MATERIAL:
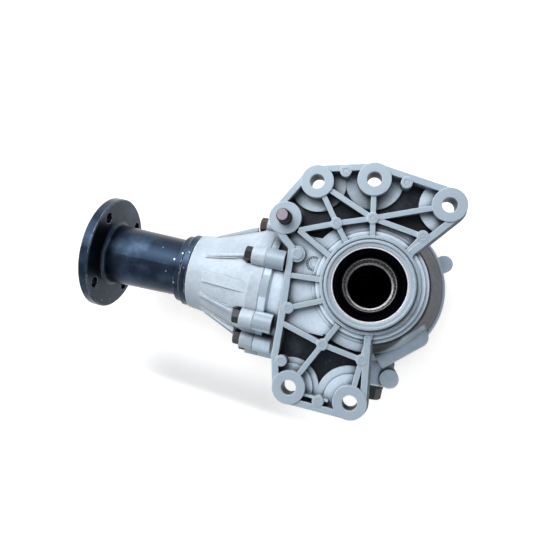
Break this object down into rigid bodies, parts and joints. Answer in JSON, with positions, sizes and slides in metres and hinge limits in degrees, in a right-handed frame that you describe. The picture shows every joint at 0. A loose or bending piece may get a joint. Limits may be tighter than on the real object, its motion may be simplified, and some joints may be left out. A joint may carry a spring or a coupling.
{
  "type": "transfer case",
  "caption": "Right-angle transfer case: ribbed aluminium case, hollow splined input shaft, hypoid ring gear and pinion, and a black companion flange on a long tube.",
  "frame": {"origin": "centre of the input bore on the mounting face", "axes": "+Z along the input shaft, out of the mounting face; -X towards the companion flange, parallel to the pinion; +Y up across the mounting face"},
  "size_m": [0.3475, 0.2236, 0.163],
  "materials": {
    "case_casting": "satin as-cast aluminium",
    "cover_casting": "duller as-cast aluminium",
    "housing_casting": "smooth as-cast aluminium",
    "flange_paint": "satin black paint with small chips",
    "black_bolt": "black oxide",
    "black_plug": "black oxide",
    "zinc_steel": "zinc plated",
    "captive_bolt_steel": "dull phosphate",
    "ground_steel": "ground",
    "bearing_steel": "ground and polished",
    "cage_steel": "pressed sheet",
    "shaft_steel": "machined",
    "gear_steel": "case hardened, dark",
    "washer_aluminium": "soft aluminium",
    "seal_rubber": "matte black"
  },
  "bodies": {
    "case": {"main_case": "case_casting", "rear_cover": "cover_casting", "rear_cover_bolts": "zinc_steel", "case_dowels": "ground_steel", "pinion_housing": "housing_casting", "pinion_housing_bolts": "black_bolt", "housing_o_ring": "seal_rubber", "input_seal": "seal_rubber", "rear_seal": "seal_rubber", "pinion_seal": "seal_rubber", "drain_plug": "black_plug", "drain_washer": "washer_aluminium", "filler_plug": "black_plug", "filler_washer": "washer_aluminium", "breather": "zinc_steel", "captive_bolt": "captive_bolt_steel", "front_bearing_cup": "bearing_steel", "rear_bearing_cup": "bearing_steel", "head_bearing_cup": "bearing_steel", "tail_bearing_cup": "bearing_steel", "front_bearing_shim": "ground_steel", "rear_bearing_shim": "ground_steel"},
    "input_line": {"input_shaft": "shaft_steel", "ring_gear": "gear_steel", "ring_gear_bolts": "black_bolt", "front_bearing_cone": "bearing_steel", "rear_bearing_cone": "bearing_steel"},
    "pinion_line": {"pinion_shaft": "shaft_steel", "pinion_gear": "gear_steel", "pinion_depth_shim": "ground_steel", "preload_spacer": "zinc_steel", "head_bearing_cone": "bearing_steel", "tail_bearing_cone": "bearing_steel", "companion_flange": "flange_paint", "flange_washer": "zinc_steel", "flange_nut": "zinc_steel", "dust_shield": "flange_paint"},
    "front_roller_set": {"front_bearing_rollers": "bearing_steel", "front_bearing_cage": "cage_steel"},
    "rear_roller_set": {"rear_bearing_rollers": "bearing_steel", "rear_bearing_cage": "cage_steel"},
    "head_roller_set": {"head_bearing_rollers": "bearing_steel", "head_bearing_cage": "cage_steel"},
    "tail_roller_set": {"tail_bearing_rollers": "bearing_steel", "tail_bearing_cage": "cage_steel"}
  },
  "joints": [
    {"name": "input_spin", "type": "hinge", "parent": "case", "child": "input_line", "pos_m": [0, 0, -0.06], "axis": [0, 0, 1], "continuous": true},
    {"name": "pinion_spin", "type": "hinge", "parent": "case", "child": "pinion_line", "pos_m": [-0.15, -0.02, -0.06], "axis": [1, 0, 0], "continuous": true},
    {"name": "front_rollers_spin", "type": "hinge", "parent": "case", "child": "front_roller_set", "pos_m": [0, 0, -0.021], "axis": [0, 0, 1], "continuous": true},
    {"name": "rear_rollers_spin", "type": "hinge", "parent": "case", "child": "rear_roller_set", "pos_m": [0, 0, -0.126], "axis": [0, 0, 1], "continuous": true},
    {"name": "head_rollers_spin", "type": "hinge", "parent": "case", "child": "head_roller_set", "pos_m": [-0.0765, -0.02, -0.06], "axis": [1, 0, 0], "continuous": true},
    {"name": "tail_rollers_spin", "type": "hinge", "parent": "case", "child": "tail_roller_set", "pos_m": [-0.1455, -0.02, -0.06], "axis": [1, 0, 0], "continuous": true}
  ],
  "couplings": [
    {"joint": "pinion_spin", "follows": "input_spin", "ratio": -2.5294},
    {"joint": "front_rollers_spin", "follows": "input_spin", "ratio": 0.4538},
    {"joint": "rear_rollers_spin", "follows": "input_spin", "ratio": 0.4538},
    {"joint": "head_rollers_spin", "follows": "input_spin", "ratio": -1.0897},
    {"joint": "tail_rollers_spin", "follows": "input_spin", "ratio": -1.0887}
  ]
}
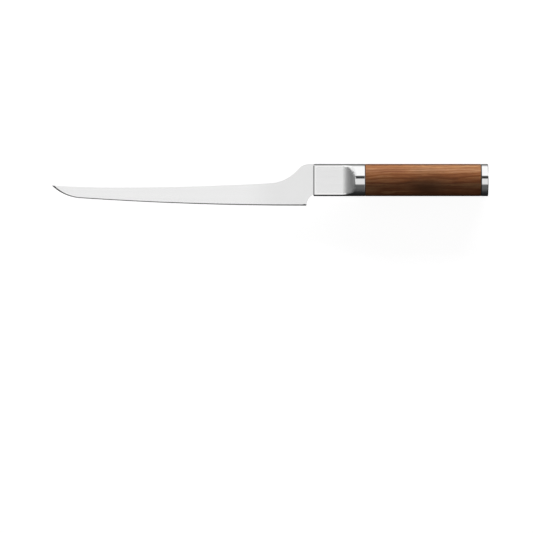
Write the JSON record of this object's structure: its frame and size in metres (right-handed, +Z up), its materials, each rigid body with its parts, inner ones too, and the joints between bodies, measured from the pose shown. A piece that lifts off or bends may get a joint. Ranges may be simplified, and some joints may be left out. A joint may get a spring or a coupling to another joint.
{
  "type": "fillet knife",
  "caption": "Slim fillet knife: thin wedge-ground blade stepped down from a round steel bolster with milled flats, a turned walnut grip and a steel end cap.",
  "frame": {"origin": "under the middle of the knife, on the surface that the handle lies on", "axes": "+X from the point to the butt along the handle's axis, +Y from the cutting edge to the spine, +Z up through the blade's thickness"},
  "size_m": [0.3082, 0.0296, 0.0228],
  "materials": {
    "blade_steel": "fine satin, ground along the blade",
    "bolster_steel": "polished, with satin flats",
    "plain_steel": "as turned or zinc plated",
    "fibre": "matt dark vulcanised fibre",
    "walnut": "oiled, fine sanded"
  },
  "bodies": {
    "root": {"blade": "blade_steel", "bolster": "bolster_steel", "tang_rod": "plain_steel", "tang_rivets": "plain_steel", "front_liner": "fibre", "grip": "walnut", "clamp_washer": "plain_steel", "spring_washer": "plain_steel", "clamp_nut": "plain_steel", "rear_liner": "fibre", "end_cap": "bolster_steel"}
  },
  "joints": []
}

EXERCISE PROMPT: Write every line of the material above again, exactly.

OUTPUT FOR THIS TASK:
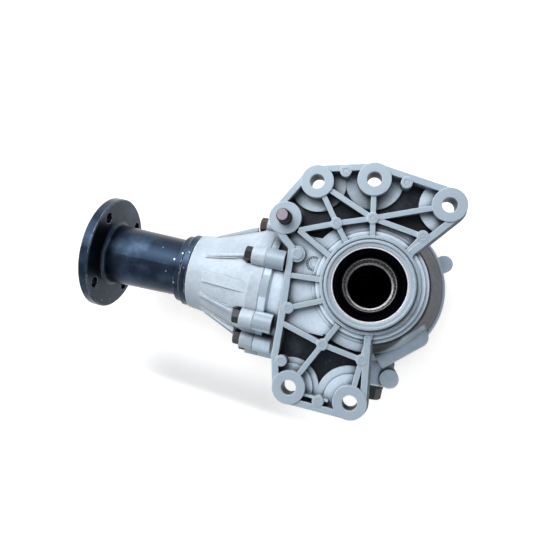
Break this object down into rigid bodies, parts and joints. Answer in JSON, with positions, sizes and slides in metres and hinge limits in degrees, in a right-handed frame that you describe. The picture shows every joint at 0. A loose or bending piece may get a joint. Limits may be tighter than on the real object, its motion may be simplified, and some joints may be left out. A joint may carry a spring or a coupling.
{
  "type": "transfer case",
  "caption": "Right-angle transfer case: ribbed aluminium case, hollow splined input shaft, hypoid ring gear and pinion, and a black companion flange on a long tube.",
  "frame": {"origin": "centre of the input bore on the mounting face", "axes": "+Z along the input shaft, out of the mounting face; -X towards the companion flange, parallel to the pinion; +Y up across the mounting face"},
  "size_m": [0.3475, 0.2236, 0.163],
  "materials": {
    "case_casting": "satin as-cast aluminium",
    "cover_casting": "duller as-cast aluminium",
    "housing_casting": "smooth as-cast aluminium",
    "flange_paint": "satin black paint with small chips",
    "black_bolt": "black oxide",
    "black_plug": "black oxide",
    "zinc_steel": "zinc plated",
    "captive_bolt_steel": "dull phosphate",
    "ground_steel": "ground",
    "bearing_steel": "ground and polished",
    "cage_steel": "pressed sheet",
    "shaft_steel": "machined",
    "gear_steel": "case hardened, dark",
    "washer_aluminium": "soft aluminium",
    "seal_rubber": "matte black"
  },
  "bodies": {
    "case": {"main_case": "case_casting", "rear_cover": "cover_casting", "rear_cover_bolts": "zinc_steel", "case_dowels": "ground_steel", "pinion_housing": "housing_casting", "pinion_housing_bolts": "black_bolt", "housing_o_ring": "seal_rubber", "input_seal": "seal_rubber", "rear_seal": "seal_rubber", "pinion_seal": "seal_rubber", "drain_plug": "black_plug", "drain_washer": "washer_aluminium", "filler_plug": "black_plug", "filler_washer": "washer_aluminium", "breather": "zinc_steel", "captive_bolt": "captive_bolt_steel", "front_bearing_cup": "bearing_steel", "rear_bearing_cup": "bearing_steel", "head_bearing_cup": "bearing_steel", "tail_bearing_cup": "bearing_steel", "front_bearing_shim": "ground_steel", "rear_bearing_shim": "ground_steel"},
    "input_line": {"input_shaft": "shaft_steel", "ring_gear": "gear_steel", "ring_gear_bolts": "black_bolt", "front_bearing_cone": "bearing_steel", "rear_bearing_cone": "bearing_steel"},
    "pinion_line": {"pinion_shaft": "shaft_steel", "pinion_gear": "gear_steel", "pinion_depth_shim": "ground_steel", "preload_spacer": "zinc_steel", "head_bearing_cone": "bearing_steel", "tail_bearing_cone": "bearing_steel", "companion_flange": "flange_paint", "flange_washer": "zinc_steel", "flange_nut": "zinc_steel", "dust_shield": "flange_paint"},
    "front_roller_set": {"front_bearing_rollers": "bearing_steel", "front_bearing_cage": "cage_steel"},
    "rear_roller_set": {"rear_bearing_rollers": "bearing_steel", "rear_bearing_cage": "cage_steel"},
    "head_roller_set": {"head_bearing_rollers": "bearing_steel", "head_bearing_cage": "cage_steel"},
    "tail_roller_set": {"tail_bearing_rollers": "bearing_steel", "tail_bearing_cage": "cage_steel"}
  },
  "joints": [
    {"name": "input_spin", "type": "hinge", "parent": "case", "child": "input_line", "pos_m": [0, 0, -0.06], "axis": [0, 0, 1], "continuous": true},
    {"name": "pinion_spin", "type": "hinge", "parent": "case", "child": "pinion_line", "pos_m": [-0.15, -0.02, -0.06], "axis": [1, 0, 0], "continuous": true},
    {"name": "front_rollers_spin", "type": "hinge", "parent": "case", "child": "front_roller_set", "pos_m": [0, 0, -0.021], "axis": [0, 0, 1], "continuous": true},
    {"name": "rear_rollers_spin", "type": "hinge", "parent": "case", "child": "rear_roller_set", "pos_m": [0, 0, -0.126], "axis": [0, 0, 1], "continuous": true},
    {"name": "head_rollers_spin", "type": "hinge", "parent": "case", "child": "head_roller_set", "pos_m": [-0.0765, -0.02, -0.06], "axis": [1, 0, 0], "continuous": true},
    {"name": "tail_rollers_spin", "type": "hinge", "parent": "case", "child": "tail_roller_set", "pos_m": [-0.1455, -0.02, -0.06], "axis": [1, 0, 0], "continuous": true}
  ],
  "couplings": [
    {"joint": "pinion_spin", "follows": "input_spin", "ratio": -2.5294},
    {"joint": "front_rollers_spin", "follows": "input_spin", "ratio": 0.4538},
    {"joint": "rear_rollers_spin", "follows": "input_spin", "ratio": 0.4538},
    {"joint": "head_rollers_spin", "follows": "input_spin", "ratio": -1.0897},
    {"joint": "tail_rollers_spin", "follows": "input_spin", "ratio": -1.0887}
  ]
}
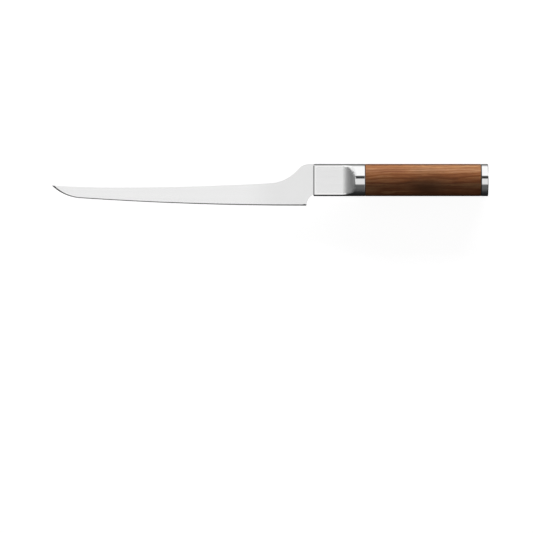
Write the JSON record of this object's structure: its frame and size in metres (right-handed, +Z up), its materials, each rigid body with its parts, inner ones too, and the joints between bodies, measured from the pose shown. A piece that lifts off or bends may get a joint. Ranges may be simplified, and some joints may be left out. A joint may get a spring or a coupling to another joint.
{
  "type": "fillet knife",
  "caption": "Slim fillet knife: thin wedge-ground blade stepped down from a round steel bolster with milled flats, a turned walnut grip and a steel end cap.",
  "frame": {"origin": "under the middle of the knife, on the surface that the handle lies on", "axes": "+X from the point to the butt along the handle's axis, +Y from the cutting edge to the spine, +Z up through the blade's thickness"},
  "size_m": [0.3082, 0.0296, 0.0228],
  "materials": {
    "blade_steel": "fine satin, ground along the blade",
    "bolster_steel": "polished, with satin flats",
    "plain_steel": "as turned or zinc plated",
    "fibre": "matt dark vulcanised fibre",
    "walnut": "oiled, fine sanded"
  },
  "bodies": {
    "root": {"blade": "blade_steel", "bolster": "bolster_steel", "tang_rod": "plain_steel", "tang_rivets": "plain_steel", "front_liner": "fibre", "grip": "walnut", "clamp_washer": "plain_steel", "spring_washer": "plain_steel", "clamp_nut": "plain_steel", "rear_liner": "fibre", "end_cap": "bolster_steel"}
  },
  "joints": []
}